◆ **PROBLEM TO WORK ON**:
Give the listing again in full, exactly as written.

◆ **SOURCE MATERIAL**:
-- Start --

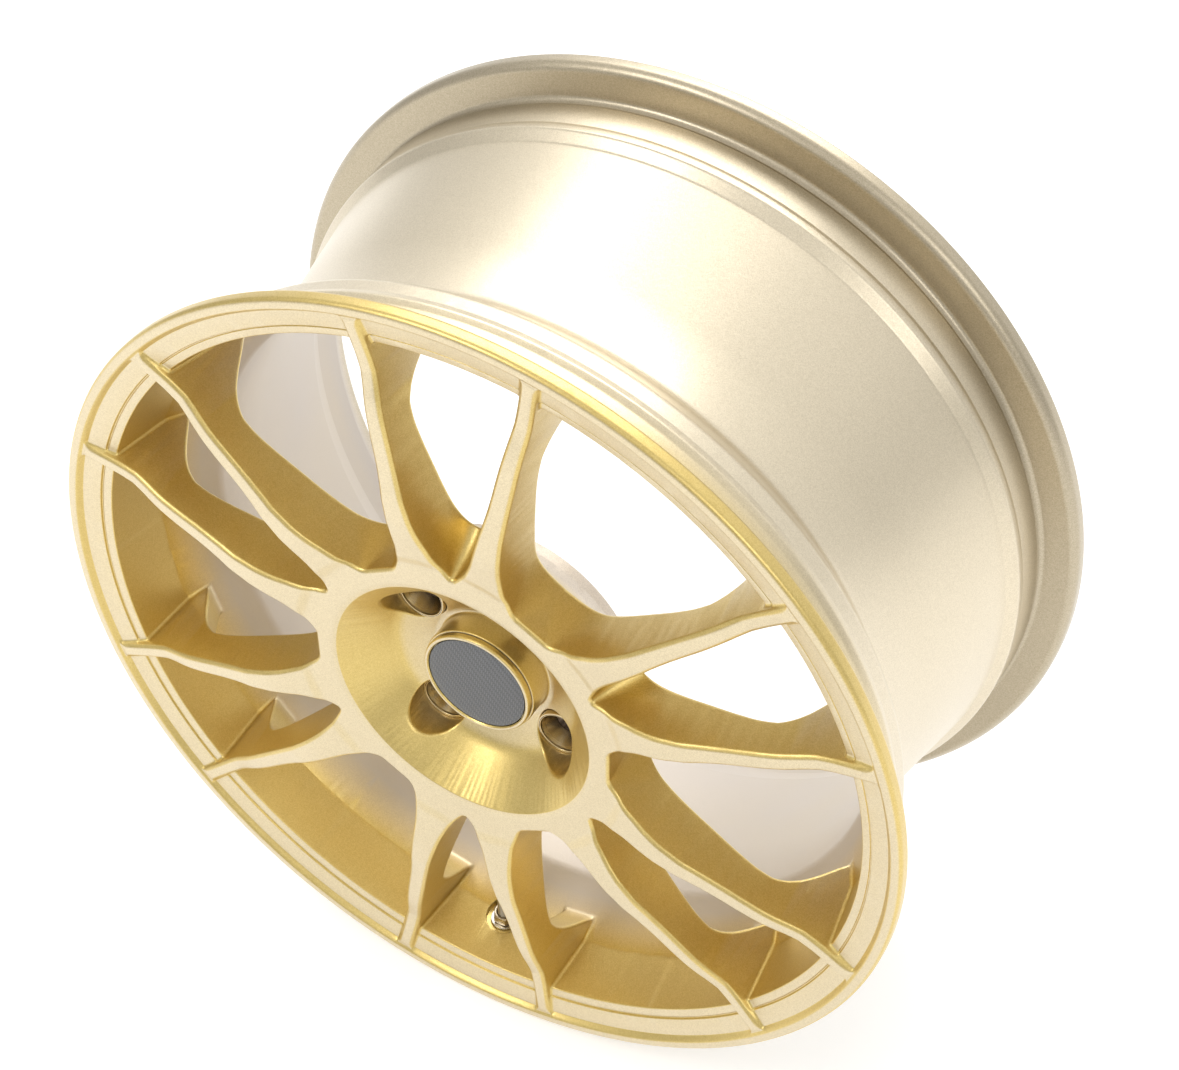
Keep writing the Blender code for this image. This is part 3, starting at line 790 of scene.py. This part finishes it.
# --- materials
class Paint:
    """A Principled material put together node by node."""

    def __init__(self, name, **values):
        self.material = bpy.data.materials.new(name)
        self.material.use_nodes = True
        self.tree = self.material.node_tree
        self.shader = self.tree.nodes["Principled BSDF"]
        self.place = self.node("ShaderNodeTexCoord").outputs["Object"]
        for key, value in values.items():
            self.shader.inputs[key.replace("_", " ").title()].default_value = value

    def node(self, kind, inputs=(), **settings):
        node = self.tree.nodes.new(kind)
        for key, value in settings.items():
            setattr(node, key, value)
        for key, value in dict(inputs).items():
            self.feed(node.inputs[key], value)
        return node

    def feed(self, socket, value):
        if isinstance(value, bpy.types.NodeSocket):
            self.tree.links.new(value, socket)
        else:
            socket.default_value = value

    def math(self, operation, *values):
        node = self.node("ShaderNodeMath", operation=operation)
        for socket, value in zip(node.inputs, values):
            self.feed(socket, value)
        return node.outputs[0]

    def noise(self, scale, detail, place=None):
        inputs = {"Vector": place or self.place, "Scale": scale, "Detail": detail}
        return self.node("ShaderNodeTexNoise", inputs).outputs["Fac"]

    def between(self, factor, low, high):
        """low and high colours mixed by a factor."""
        node = self.node("ShaderNodeMix", data_type="RGBA")
        self.feed(node.inputs[0], factor)
        self.feed(node.inputs[6], low)
        self.feed(node.inputs[7], high)
        return node.outputs[2]

    def ranged(self, value, from_low, from_high, low, high):
        """value moved from one range to another and kept inside it."""
        inputs = {0: value, 1: from_low, 2: from_high, 3: low, 4: high}
        return self.node("ShaderNodeMapRange", inputs, clamp=True).outputs[0]

    def groove(self, name="groove"):
        """A number kept per point of the mesh."""
        return self.node("ShaderNodeAttribute", attribute_name=name).outputs["Fac"]

    def bump(self, height, distance, normal=None, strength=1.0):
        inputs = {"Height": height, "Distance": distance, "Strength": strength}
        if normal is not None:
            inputs["Normal"] = normal
        return self.node("ShaderNodeBump", inputs).outputs["Normal"]

    def set(self, key, value):
        self.feed(self.shader.inputs[key], value)


def gold_paint(name):
    """Satin metallic paint: gold flake under a semi-matt clear coat. It is thinner where bare is 1,
    paler on the front faces and where pale is 1, and darker on the rear flange. The paler front faces
    are a painted reflection, the paler barrel outside is a painted highlight, the darker rear flange is
    painted shade, and inward-facing bare surfaces are darkened as painted shade.
    """
    paint = Paint(name, metallic=0.97, coat_weight=0.45, coat_roughness=0.3)
    bare = paint.groove("bare")
    flakes = paint.node("ShaderNodeTexVoronoi", {"Vector": paint.place, "Scale": 2600.0})
    tone = paint.node("ShaderNodeSeparateColor", {"Color": flakes.outputs["Color"]}).outputs[0]
    cloud = paint.noise(9.0, 3.0)
    deep = paint.between(tone, (0.62, 0.455, 0.14, 1), (0.74, 0.57, 0.215, 1))
    # Paler gold that stands for light: painted highlight on the barrel's outside, painted reflection on front
    # faces.
    painted_sheen_gold = paint.between(tone, (0.64, 0.555, 0.405, 1), (0.77, 0.68, 0.515, 1))
    normal = paint.node("ShaderNodeNewGeometry").outputs["Normal"]
    faces = paint.node("ShaderNodeSeparateXYZ", {"Vector": normal})
    point = paint.node("ShaderNodeSeparateXYZ", {"Vector": paint.place})
    # Faces towards the front are made paler: a painted reflection of the bright floor and lamps.
    front = paint.ranged(faces.outputs["Y"], -0.8, -0.97, 0.0, 0.75)
    outward = [paint.math("MULTIPLY", faces.outputs[axis], point.outputs[axis]) for axis in "XZ"]
    inside = paint.math("MULTIPLY", bare, paint.math("LESS_THAN", paint.math("ADD", *outward), -0.1))
    full = paint.between(paint.math("MAXIMUM", paint.groove("pale"), front), deep, painted_sheen_gold)
    # The rear flange is made darker and greyer: painted shade, standing for the darker room it reflects.
    flange = paint.between(tone, (0.42, 0.355, 0.245, 1), (0.55, 0.475, 0.345, 1))
    full = paint.between(paint.ranged(point.outputs["Y"], 0.088, 0.096, 0.0, 1.0), full, flange)
    thin = paint.between(tone, (0.70, 0.62, 0.53, 1), (0.84, 0.755, 0.65, 1))
    # Inward-facing bare surfaces are made darker: painted shade that holds back a lamp's reflection inside
    # the barrel.
    thin = paint.between(inside, thin, (0.66, 0.605, 0.55, 1))
    uneven = paint.math("MULTIPLY", bare, paint.ranged(cloud, 0.3, 0.7, 0.84, 1.0))
    paint.set("Base Color", paint.between(uneven, full, thin))
    rough = paint.ranged(cloud, 0.3, 0.7, 0.33, 0.39)
    thinner = paint.math("ADD", paint.math("MULTIPLY", bare, 0.08), paint.math("MULTIPLY", inside, 0.2))
    paint.set("Roughness", paint.math("ADD", rough, thinner))
    peel = paint.bump(paint.noise(420.0, 1.0), 0.00004)
    paint.set("Normal", paint.bump(tone, 0.00005, peel, 0.55))
    return paint.material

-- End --

◆ **ANSWER BELOW**:
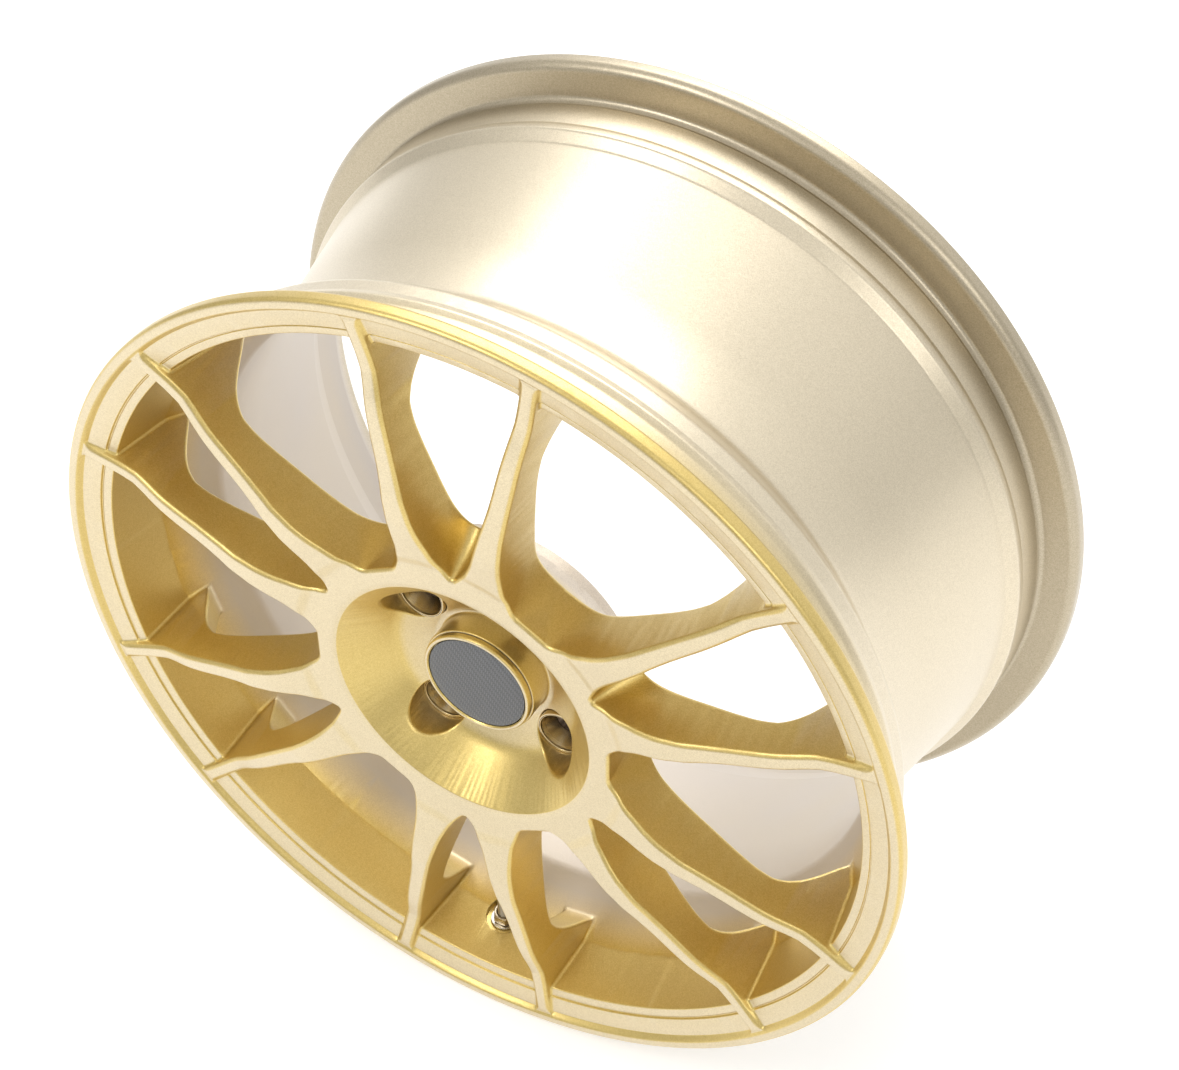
Keep writing the Blender code for this image. This is part 3, starting at line 790 of scene.py. This part finishes it.
# --- materials
class Paint:
    """A Principled material put together node by node."""

    def __init__(self, name, **values):
        self.material = bpy.data.materials.new(name)
        self.material.use_nodes = True
        self.tree = self.material.node_tree
        self.shader = self.tree.nodes["Principled BSDF"]
        self.place = self.node("ShaderNodeTexCoord").outputs["Object"]
        for key, value in values.items():
            self.shader.inputs[key.replace("_", " ").title()].default_value = value

    def node(self, kind, inputs=(), **settings):
        node = self.tree.nodes.new(kind)
        for key, value in settings.items():
            setattr(node, key, value)
        for key, value in dict(inputs).items():
            self.feed(node.inputs[key], value)
        return node

    def feed(self, socket, value):
        if isinstance(value, bpy.types.NodeSocket):
            self.tree.links.new(value, socket)
        else:
            socket.default_value = value

    def math(self, operation, *values):
        node = self.node("ShaderNodeMath", operation=operation)
        for socket, value in zip(node.inputs, values):
            self.feed(socket, value)
        return node.outputs[0]

    def noise(self, scale, detail, place=None):
        inputs = {"Vector": place or self.place, "Scale": scale, "Detail": detail}
        return self.node("ShaderNodeTexNoise", inputs).outputs["Fac"]

    def between(self, factor, low, high):
        """low and high colours mixed by a factor."""
        node = self.node("ShaderNodeMix", data_type="RGBA")
        self.feed(node.inputs[0], factor)
        self.feed(node.inputs[6], low)
        self.feed(node.inputs[7], high)
        return node.outputs[2]

    def ranged(self, value, from_low, from_high, low, high):
        """value moved from one range to another and kept inside it."""
        inputs = {0: value, 1: from_low, 2: from_high, 3: low, 4: high}
        return self.node("ShaderNodeMapRange", inputs, clamp=True).outputs[0]

    def groove(self, name="groove"):
        """A number kept per point of the mesh."""
        return self.node("ShaderNodeAttribute", attribute_name=name).outputs["Fac"]

    def bump(self, height, distance, normal=None, strength=1.0):
        inputs = {"Height": height, "Distance": distance, "Strength": strength}
        if normal is not None:
            inputs["Normal"] = normal
        return self.node("ShaderNodeBump", inputs).outputs["Normal"]

    def set(self, key, value):
        self.feed(self.shader.inputs[key], value)


def gold_paint(name):
    """Satin metallic paint: gold flake under a semi-matt clear coat. It is thinner where bare is 1,
    paler on the front faces and where pale is 1, and darker on the rear flange. The paler front faces
    are a painted reflection, the paler barrel outside is a painted highlight, the darker rear flange is
    painted shade, and inward-facing bare surfaces are darkened as painted shade.
    """
    paint = Paint(name, metallic=0.97, coat_weight=0.45, coat_roughness=0.3)
    bare = paint.groove("bare")
    flakes = paint.node("ShaderNodeTexVoronoi", {"Vector": paint.place, "Scale": 2600.0})
    tone = paint.node("ShaderNodeSeparateColor", {"Color": flakes.outputs["Color"]}).outputs[0]
    cloud = paint.noise(9.0, 3.0)
    deep = paint.between(tone, (0.62, 0.455, 0.14, 1), (0.74, 0.57, 0.215, 1))
    # Paler gold that stands for light: painted highlight on the barrel's outside, painted reflection on front
    # faces.
    painted_sheen_gold = paint.between(tone, (0.64, 0.555, 0.405, 1), (0.77, 0.68, 0.515, 1))
    normal = paint.node("ShaderNodeNewGeometry").outputs["Normal"]
    faces = paint.node("ShaderNodeSeparateXYZ", {"Vector": normal})
    point = paint.node("ShaderNodeSeparateXYZ", {"Vector": paint.place})
    # Faces towards the front are made paler: a painted reflection of the bright floor and lamps.
    front = paint.ranged(faces.outputs["Y"], -0.8, -0.97, 0.0, 0.75)
    outward = [paint.math("MULTIPLY", faces.outputs[axis], point.outputs[axis]) for axis in "XZ"]
    inside = paint.math("MULTIPLY", bare, paint.math("LESS_THAN", paint.math("ADD", *outward), -0.1))
    full = paint.between(paint.math("MAXIMUM", paint.groove("pale"), front), deep, painted_sheen_gold)
    # The rear flange is made darker and greyer: painted shade, standing for the darker room it reflects.
    flange = paint.between(tone, (0.42, 0.355, 0.245, 1), (0.55, 0.475, 0.345, 1))
    full = paint.between(paint.ranged(point.outputs["Y"], 0.088, 0.096, 0.0, 1.0), full, flange)
    thin = paint.between(tone, (0.70, 0.62, 0.53, 1), (0.84, 0.755, 0.65, 1))
    # Inward-facing bare surfaces are made darker: painted shade that holds back a lamp's reflection inside
    # the barrel.
    thin = paint.between(inside, thin, (0.66, 0.605, 0.55, 1))
    uneven = paint.math("MULTIPLY", bare, paint.ranged(cloud, 0.3, 0.7, 0.84, 1.0))
    paint.set("Base Color", paint.between(uneven, full, thin))
    rough = paint.ranged(cloud, 0.3, 0.7, 0.33, 0.39)
    thinner = paint.math("ADD", paint.math("MULTIPLY", bare, 0.08), paint.math("MULTIPLY", inside, 0.2))
    paint.set("Roughness", paint.math("ADD", rough, thinner))
    peel = paint.bump(paint.noise(420.0, 1.0), 0.00004)
    paint.set("Normal", paint.bump(tone, 0.00005, peel, 0.55))
    return paint.material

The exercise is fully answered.